* [Brief] Select the lines that contain "pose" and copy each of them.

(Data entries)
=====

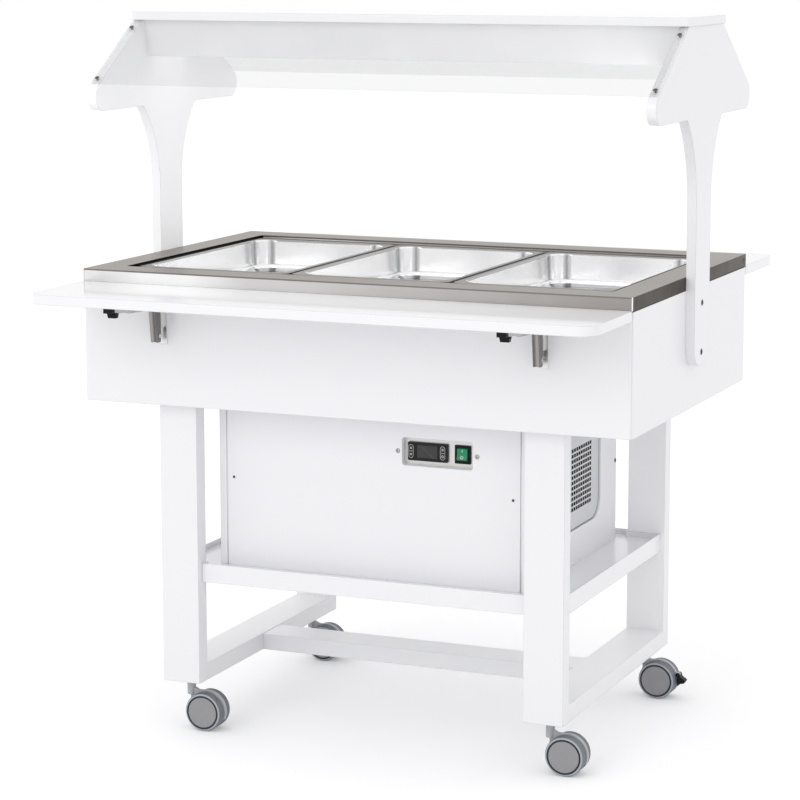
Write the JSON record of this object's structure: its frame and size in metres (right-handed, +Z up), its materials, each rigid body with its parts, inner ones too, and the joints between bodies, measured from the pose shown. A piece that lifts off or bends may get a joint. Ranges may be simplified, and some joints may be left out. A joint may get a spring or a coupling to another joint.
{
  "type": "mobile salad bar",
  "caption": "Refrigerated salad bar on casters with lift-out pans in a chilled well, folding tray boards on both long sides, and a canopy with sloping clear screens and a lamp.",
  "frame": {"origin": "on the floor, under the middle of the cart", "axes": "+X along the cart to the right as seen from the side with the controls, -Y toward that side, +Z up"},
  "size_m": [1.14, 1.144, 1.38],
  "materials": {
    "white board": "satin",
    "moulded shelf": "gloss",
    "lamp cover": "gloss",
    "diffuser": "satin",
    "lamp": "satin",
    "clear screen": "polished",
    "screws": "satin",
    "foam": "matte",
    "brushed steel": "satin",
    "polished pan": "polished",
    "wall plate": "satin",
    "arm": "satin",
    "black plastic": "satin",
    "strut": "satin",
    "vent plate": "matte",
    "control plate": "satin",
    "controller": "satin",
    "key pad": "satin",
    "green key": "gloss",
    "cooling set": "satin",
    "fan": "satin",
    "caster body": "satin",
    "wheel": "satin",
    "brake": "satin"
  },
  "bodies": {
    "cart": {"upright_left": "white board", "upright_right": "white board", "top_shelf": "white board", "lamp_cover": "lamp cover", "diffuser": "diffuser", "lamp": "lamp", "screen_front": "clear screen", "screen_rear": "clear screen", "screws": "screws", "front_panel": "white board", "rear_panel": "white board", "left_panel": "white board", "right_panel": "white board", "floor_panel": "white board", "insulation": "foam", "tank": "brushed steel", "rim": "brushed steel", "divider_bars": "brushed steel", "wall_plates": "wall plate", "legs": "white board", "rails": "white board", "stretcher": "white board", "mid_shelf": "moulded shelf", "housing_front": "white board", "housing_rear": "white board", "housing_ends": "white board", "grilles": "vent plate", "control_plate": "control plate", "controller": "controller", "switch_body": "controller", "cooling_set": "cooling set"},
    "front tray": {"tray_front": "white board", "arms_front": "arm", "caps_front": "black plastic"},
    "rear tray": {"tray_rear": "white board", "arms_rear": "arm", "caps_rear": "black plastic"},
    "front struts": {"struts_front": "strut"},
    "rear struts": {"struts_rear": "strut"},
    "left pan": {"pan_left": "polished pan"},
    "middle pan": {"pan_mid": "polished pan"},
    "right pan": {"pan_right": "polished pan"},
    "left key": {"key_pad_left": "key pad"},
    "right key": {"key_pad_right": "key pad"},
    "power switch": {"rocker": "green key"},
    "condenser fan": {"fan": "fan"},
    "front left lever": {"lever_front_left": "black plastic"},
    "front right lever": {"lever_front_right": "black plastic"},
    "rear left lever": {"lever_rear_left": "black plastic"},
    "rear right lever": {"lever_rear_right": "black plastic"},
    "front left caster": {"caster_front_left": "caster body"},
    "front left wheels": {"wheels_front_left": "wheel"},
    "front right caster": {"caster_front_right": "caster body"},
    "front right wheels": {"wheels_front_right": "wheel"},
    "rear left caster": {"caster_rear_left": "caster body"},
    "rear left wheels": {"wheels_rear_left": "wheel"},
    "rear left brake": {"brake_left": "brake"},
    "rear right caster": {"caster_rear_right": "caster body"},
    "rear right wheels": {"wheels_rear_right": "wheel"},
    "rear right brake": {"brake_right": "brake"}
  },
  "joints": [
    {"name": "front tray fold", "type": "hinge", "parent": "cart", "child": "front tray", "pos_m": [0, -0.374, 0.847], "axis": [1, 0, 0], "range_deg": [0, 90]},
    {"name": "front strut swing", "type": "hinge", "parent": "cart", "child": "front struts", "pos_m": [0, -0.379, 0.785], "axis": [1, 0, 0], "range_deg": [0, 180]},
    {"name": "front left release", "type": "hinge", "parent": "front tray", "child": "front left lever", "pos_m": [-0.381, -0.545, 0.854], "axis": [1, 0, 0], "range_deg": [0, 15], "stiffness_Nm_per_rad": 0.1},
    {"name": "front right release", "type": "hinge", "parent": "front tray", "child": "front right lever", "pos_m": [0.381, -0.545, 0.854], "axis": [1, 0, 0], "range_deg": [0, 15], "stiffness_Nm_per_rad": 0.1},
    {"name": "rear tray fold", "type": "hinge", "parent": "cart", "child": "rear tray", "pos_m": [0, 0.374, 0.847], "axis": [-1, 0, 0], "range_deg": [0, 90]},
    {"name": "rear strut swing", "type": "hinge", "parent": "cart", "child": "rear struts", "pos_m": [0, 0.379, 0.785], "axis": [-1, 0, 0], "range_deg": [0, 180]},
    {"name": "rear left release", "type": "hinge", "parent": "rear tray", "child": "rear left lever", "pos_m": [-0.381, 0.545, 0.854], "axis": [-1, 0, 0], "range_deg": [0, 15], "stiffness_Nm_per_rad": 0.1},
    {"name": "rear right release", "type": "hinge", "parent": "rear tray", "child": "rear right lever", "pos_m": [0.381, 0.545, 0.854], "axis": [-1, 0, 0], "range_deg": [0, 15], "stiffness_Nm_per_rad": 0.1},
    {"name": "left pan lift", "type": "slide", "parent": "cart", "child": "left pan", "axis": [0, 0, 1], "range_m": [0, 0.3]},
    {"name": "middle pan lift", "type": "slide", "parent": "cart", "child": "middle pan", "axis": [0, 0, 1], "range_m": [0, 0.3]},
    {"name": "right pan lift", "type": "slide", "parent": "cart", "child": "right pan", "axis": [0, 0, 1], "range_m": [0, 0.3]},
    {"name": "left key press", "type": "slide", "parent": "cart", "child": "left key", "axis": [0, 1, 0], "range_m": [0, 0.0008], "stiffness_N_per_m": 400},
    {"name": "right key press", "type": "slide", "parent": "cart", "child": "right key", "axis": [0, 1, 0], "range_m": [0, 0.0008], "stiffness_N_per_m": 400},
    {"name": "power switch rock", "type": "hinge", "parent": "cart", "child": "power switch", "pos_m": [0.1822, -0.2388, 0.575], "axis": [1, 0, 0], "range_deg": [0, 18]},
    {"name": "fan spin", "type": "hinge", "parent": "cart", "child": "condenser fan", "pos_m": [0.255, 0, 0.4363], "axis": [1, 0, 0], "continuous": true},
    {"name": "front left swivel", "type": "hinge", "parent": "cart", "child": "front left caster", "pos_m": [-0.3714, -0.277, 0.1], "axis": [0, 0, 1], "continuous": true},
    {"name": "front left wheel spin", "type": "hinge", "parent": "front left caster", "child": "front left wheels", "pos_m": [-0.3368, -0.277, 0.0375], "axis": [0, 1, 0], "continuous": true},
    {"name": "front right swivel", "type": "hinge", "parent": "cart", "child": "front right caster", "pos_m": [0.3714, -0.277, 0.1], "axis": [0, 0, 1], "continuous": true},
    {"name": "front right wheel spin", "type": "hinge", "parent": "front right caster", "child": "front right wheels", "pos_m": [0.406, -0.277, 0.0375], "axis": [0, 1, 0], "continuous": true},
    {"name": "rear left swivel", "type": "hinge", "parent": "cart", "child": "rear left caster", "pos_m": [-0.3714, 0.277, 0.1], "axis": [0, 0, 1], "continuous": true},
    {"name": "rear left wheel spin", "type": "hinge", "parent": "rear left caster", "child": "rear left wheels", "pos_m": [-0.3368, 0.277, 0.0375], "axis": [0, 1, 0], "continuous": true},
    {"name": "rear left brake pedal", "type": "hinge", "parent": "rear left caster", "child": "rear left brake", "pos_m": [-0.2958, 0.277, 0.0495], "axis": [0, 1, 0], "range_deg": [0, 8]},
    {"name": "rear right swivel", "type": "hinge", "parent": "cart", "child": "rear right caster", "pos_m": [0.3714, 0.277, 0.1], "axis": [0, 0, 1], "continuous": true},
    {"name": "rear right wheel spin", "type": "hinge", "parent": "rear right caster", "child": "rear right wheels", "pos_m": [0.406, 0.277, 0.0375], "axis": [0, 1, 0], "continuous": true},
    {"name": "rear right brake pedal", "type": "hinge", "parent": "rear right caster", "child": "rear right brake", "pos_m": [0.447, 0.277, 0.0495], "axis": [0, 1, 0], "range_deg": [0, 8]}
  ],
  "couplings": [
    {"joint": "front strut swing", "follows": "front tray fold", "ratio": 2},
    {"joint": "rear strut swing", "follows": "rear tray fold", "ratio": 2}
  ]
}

=====

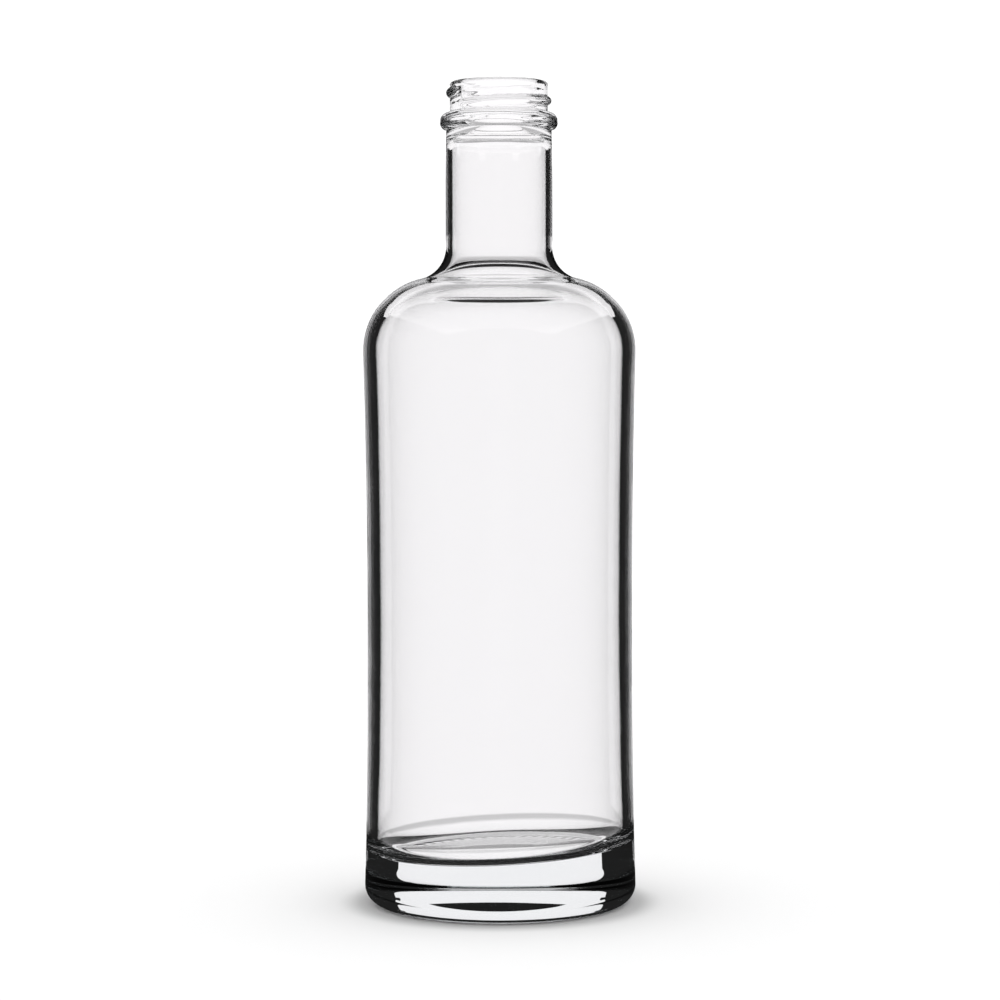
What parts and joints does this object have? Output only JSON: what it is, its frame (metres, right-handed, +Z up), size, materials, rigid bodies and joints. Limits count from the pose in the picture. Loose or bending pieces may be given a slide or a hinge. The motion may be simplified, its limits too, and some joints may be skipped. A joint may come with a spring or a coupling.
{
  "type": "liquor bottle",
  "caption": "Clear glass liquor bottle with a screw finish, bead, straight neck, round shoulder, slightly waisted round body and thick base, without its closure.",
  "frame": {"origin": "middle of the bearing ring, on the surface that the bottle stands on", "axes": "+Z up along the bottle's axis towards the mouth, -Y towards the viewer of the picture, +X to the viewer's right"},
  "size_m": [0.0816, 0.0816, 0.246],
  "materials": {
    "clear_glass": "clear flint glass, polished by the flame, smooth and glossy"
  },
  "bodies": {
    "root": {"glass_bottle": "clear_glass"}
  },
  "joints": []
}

=====

* [Answer for the task]
Write the JSON record of this object's structure: its frame and size in metres (right-handed, +Z up), its materials, each rigid body with its parts, inner ones too, and the joints between bodies, measured from the pose shown. A piece that lifts off or bends may get a joint. Ranges may be simplified, and some joints may be left out. A joint may get a spring or a coupling to another joint.
What parts and joints does this object have? Output only JSON: what it is, its frame (metres, right-handed, +Z up), size, materials, rigid bodies and joints. Limits count from the pose in the picture. Loose or bending pieces may be given a slide or a hinge. The motion may be simplified, its limits too, and some joints may be skipped. A joint may come with a spring or a coupling.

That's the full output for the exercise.